May 8 – Stock futures pushed higher overnight on reports that the Trump Administration is very close to a trade agreement with Britain. President Trump stated that a trade deal will be announced at 10 a.m. ET today on some goods, marking the first trade deal completed since the reciprocal tariffs were put in place on April 2. The expectation is that a “framework” of a deal will be announced, rather than a fully detailed deal, which would likely take more time to iron out, but it would show progress that Wall Street has been seeking, nonetheless. The VIX slipped below 23 this morning, while the dollar index traded near 99.9. Yields on 10-year Treasuries are trading near 4.29%, while yields on 2-year Treasuries are trading near 3.82%. Crude oil prices are 1.5% higher this morning, while the grain and oilseed markets are mixed to firmer.

 

First-time claims for unemployment benefits fell to 228K in the week ending May 3, down from 241K last week, and down from analyst expectations of 232K claims. The four-week moving average ticked slightly higher to 227K claims, up from 226K the previous week. Continuing claims for the week ending April 26 fell by 29K to 1.879 million, while the four-week average rose by 8,750 to 1.874 million. Initial claims for benefits filed by former Federal civilian employees in the week ending April 26 totaled 468, down 2 from the prior week. Continuing claims from former Federal civilian employees in the week ending April 19 totaled 6,716, up 82 from the previous week. Overall, these numbers remain somewhat elevated, but relatively stable. Other data released today revealed that non-farm productivity fell 0.8% on an annualized basis in the first quarter, which was worse than the 0.5% decline anticipated by analysts, and it was down from the 1.7% growth seen in the fourth quarter of last year. Unit labor costs increased as a result, rising 5.7% on an annualized basis in the first quarter, up from expectations of 5.2% growth, and up from 2.0% growth in the fourth quarter of last year. This reflects a rise in wage inflation in the first quarter.

 

This week’s Federal Reserve meeting came and went without much fanfare. It received a lot of attention, as they always do, but in the end, there were few changes of note or surprises. The Fed kept its benchmark interest rate target at 4.25 – 4.50%, with the overnight rate hovering around 4.35%. No new forecasts were issued this month to provide additional insight into the thinking of policymakers, so the focus was on the wording of the policy statement and on Fed Chair Jerome Powell’s press conference. There were few meaningful changes to the policy statement, but it was noteworthy that it stated that the “unemployment rate has stabilized at a low level in recent months, and labor market conditions remain solid. Inflation remains somewhat elevated.” Note that the unemployment rate at 4.2% is just below 4.3% last summer when Powell noted that we cannot allow it to go higher.
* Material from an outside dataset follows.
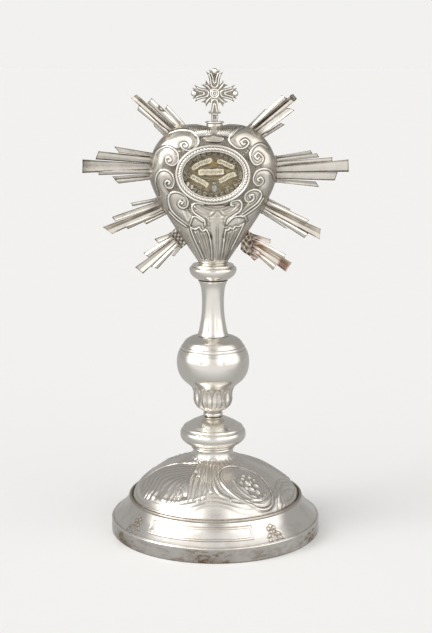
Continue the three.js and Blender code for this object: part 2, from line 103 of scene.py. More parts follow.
def distance_to(line, places):
    """How far each place is from a line of points."""
    best = np.full(len(places), 1e9)
    for a, b in zip(line[:-1], line[1:]):
        run = b - a
        t = np.clip(((places - a) @ run) / max(run @ run, 1e-12), 0, 1)
        best = np.minimum(best, np.hypot(*(places - a - t[:, None] * run).T))
    return best


def inside(outline, places):
    """Whether each place lies inside a closed outline."""
    x, z = places[:, 0], places[:, 1]
    found = np.zeros(len(places), bool)
    for (x0, z0), (x1, z1) in zip(outline, np.roll(outline, -1, axis=0)):
        if z0 == z1:
            continue
        crosses = ((z0 > z) != (z1 > z)) & (x < (x1 - x0) * (z - z0) / (z1 - z0) + x0)
        found ^= crosses
    return found


def covered(outline, places, soft):
    """1 well inside a closed outline and 0 well outside, with a smooth edge of that softness."""
    closed = np.vstack([outline, outline[:1]])
    away = distance_to(closed, places)
    return ease(-soft, soft, np.where(inside(outline, places), away, -away))


def skin(rings, wrap=False):
    """Faces over a stack of closed rings, whose ends are capped or, with wrap, joined to each other."""
    rows, columns = rings.shape[:2]
    index = np.arange(rows * columns).reshape(rows, columns)
    lower = index if wrap else index[:-1]
    upper = np.roll(index, -1, axis=0) if wrap else index[1:]
    quads = [lower, np.roll(lower, -1, axis=1), np.roll(upper, -1, axis=1), upper]
    faces = np.stack(quads, axis=-1).reshape(-1, 4).tolist()
    if not wrap:
        faces += [index[0][::-1].tolist(), index[-1].tolist()]
    return rings.reshape(-1, 3), faces


def outward(rings, wrap_rows=False):
    """The unit normals of a stack of closed rings, from the steps to their neighbours."""
    around = np.roll(rings, -1, axis=1) - np.roll(rings, 1, axis=1)
    if wrap_rows:
        along = np.roll(rings, -1, axis=0) - np.roll(rings, 1, axis=0)
    else:
        along = np.gradient(rings, axis=0)
    normal = np.cross(around, along)
    return normal / np.maximum(np.linalg.norm(normal, axis=-1, keepdims=True), 1e-9)


class Blank:
    """A piece in the making: closed skins laid together, with how dark and how coppery each place is."""

    def __init__(self):
        self.vertices, self.faces, self.hollow, self.copper = [], [], [], []

    def add(self, part, hollow=0.0, copper=0.0):
        vertices, faces = part
        start = len(self.hollow)
        self.vertices += (np.asarray(vertices) * MM).tolist()
        self.faces += [[start + corner for corner in face] for face in faces]
        self.hollow += np.broadcast_to(hollow, len(vertices)).tolist()
        self.copper += np.broadcast_to(copper, len(vertices)).tolist()
        return self


def finish_piece(name, blank, material, nodes=(), crease=32):
    """Makes a blank into a piece that rides on the body, takes its slot and stands for those nodes."""
    mesh = bpy.data.meshes.new(name)
    mesh.from_pydata(blank.vertices, [], blank.faces)
    for label, values in (("hollow", blank.hollow), ("copper", blank.copper)):
        layer = mesh.attributes.new(label, "FLOAT", "POINT")
        layer.data.foreach_set("value", np.array(values, np.float32))
    work = bmesh.new()
    work.from_mesh(mesh)
    bmesh.ops.recalc_face_normals(work, faces=work.faces)
    work.to_mesh(mesh)
    work.free()
    mesh.shade_smooth()
    mesh.set_sharp_from_angle(angle=math.radians(crease))
    mesh.materials.append(material)
    piece = bpy.data.objects.new(name, mesh)
    bpy.context.scene.collection.objects.link(piece)
    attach(piece, "root")
    if nodes:
        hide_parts(*nodes)
    return piece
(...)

But the current rate is very low from a historical perspective. Powell stated in the press conference that, “We are well positioned to wait for greater clarity before considering any adjustments to policy stance,” as we expected. Don’t expect a rate change until / unless the tariffs push inflation higher, or the jobs data significantly deteriorates.

 

China continues to prop up its stock market in an attempt to stabilize consumer confidence while encouraging more foreign investment. It’s doing so via purchases by its sovereign wealth fund that is fully backed by the People’s Bank of China, as well as by directing its insurance companies to invest capital in the markets. China’s sovereign wealth fund increased ownership of stocks by more than 20% in the first quarter alone this year, and it continues to buy. Container bookings for shipment of goods from China to the United States improved in the week between April 28 and May 4, as Walmart and other buyers resumed shipments. Container bookings during the week were still down 27% from normal, but that’s an improvement from being down nearly 43% prior to that week. Meanwhile, President Xi Jinping is in Moscow to shore up his relationship with Russian President Vladimir Putin.

 

USDA reported solid weekly export sales data for this time of year for corn, soybeans and wheat this morning, while pork and beef sales continue to reflect the loss of business with China. Japan was the featured buyer of U.S. corn during the week, while Mexico was the top buyer of soybeans. It shows that cheap prices find demand, although the question remains over whether prices have become cheap enough yet to buy sufficient demand to match the anticipated supply. The market is assuming that the EPA will come through with a strong biofuel program to support soybean crush, although soybean crush cannot increase enough in the year ahead to replace lost business with soybeans to China IF that occurs. It should be noted that July corn fell below a triple-bottom on the charts on Wednesday, reflecting the vulnerability of that crop to falling lower trying to uncover more demand. Wheat prices are struggling to find firm footing as well, following recent rains that are boosting U.S. production estimates, combined with showers improving production prospects for Russia as well. As such, it currently appears that demand is improving at these price levels, but traders are worried that supply may be rising at a faster pace.    

This material should be construed as market commentary and represents the opinions and viewpoints of the author, and does not reflect tailored advice associated with any specific account.